Repeat exactly, and only, the lines from the one that contains "pieces = make_stand()" through the one that contains "bpy.context.scene.collection.objects.link(empty)", both ends included.

_Dataset section_
◇ ◇ ◇ ◇

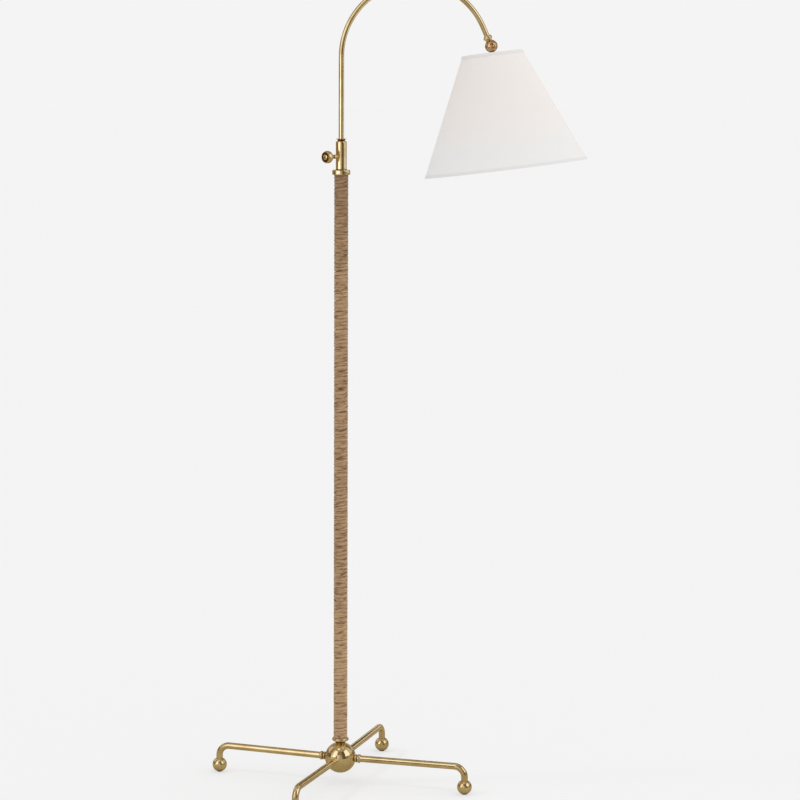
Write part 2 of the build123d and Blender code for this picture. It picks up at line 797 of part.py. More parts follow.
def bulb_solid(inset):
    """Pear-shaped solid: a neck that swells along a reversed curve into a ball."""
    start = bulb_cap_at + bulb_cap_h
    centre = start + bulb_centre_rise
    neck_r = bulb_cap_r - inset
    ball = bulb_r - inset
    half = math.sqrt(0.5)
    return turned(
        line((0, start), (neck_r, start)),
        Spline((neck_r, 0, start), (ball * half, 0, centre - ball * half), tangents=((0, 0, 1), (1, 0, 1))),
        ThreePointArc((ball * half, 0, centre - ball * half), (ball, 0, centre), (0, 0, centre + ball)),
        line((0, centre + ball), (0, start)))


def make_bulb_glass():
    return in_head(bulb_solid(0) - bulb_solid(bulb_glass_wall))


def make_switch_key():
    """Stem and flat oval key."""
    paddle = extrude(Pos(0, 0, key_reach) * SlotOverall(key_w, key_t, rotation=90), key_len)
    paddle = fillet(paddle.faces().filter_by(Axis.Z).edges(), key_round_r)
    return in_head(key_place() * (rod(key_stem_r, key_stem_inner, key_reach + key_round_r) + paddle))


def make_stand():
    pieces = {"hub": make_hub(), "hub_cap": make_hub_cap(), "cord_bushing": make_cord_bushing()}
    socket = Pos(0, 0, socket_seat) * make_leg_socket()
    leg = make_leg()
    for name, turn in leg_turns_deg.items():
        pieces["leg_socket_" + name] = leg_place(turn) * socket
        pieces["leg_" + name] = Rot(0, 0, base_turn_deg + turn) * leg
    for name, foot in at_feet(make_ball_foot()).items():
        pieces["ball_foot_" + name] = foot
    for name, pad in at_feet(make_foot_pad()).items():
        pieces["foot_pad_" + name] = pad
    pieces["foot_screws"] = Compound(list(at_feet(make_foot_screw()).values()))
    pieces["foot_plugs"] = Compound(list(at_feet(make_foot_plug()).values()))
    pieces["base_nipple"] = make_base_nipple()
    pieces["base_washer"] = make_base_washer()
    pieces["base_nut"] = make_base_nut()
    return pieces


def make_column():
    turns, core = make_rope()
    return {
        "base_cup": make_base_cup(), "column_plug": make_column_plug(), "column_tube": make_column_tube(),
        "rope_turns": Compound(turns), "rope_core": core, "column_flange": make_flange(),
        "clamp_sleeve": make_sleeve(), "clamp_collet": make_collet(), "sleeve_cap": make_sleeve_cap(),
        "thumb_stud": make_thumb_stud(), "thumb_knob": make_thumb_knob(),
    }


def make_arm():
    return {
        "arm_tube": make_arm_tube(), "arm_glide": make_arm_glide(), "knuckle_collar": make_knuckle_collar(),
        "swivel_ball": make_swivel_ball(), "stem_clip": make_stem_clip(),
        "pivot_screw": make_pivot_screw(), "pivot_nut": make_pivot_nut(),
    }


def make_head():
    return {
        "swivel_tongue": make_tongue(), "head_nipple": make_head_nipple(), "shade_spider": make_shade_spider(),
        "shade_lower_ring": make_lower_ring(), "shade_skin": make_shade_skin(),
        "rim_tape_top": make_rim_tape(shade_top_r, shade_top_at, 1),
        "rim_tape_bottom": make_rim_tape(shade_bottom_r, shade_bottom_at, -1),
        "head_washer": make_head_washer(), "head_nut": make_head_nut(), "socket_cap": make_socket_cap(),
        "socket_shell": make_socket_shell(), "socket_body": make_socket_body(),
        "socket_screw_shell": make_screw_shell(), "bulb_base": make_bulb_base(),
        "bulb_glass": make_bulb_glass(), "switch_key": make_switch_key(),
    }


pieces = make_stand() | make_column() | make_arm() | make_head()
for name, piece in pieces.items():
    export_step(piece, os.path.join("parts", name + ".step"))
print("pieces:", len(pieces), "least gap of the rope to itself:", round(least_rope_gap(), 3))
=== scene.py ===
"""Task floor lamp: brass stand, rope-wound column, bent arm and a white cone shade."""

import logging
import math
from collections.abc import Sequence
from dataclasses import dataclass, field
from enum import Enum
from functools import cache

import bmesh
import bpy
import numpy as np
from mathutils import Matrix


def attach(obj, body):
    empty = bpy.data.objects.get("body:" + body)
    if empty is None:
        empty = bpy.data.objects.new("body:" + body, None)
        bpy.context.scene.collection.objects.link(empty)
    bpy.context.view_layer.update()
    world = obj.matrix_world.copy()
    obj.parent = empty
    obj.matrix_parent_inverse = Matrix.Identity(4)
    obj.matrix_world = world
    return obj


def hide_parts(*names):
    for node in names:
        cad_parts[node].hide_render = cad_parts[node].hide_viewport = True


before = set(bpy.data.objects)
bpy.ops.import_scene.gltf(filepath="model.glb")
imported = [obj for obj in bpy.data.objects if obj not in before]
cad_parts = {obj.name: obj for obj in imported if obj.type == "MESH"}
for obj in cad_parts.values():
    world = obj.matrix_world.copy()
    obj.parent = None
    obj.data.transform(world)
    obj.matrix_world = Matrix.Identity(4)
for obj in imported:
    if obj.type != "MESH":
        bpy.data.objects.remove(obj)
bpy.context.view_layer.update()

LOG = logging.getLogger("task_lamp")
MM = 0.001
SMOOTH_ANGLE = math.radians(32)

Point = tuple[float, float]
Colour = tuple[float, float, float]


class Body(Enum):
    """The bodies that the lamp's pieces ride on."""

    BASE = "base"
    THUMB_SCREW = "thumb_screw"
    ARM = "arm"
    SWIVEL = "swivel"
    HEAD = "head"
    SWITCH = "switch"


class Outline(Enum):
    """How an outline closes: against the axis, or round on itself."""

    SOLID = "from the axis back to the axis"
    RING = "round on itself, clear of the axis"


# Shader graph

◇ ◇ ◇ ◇

_Complete response_
pieces = make_stand() | make_column() | make_arm() | make_head()
for name, piece in pieces.items():
    export_step(piece, os.path.join("parts", name + ".step"))
print("pieces:", len(pieces), "least gap of the rope to itself:", round(least_rope_gap(), 3))
=== scene.py ===
"""Task floor lamp: brass stand, rope-wound column, bent arm and a white cone shade."""

import logging
import math
from collections.abc import Sequence
from dataclasses import dataclass, field
from enum import Enum
from functools import cache

import bmesh
import bpy
import numpy as np
from mathutils import Matrix


def attach(obj, body):
    empty = bpy.data.objects.get("body:" + body)
    if empty is None:
        empty = bpy.data.objects.new("body:" + body, None)
        bpy.context.scene.collection.objects.link(empty)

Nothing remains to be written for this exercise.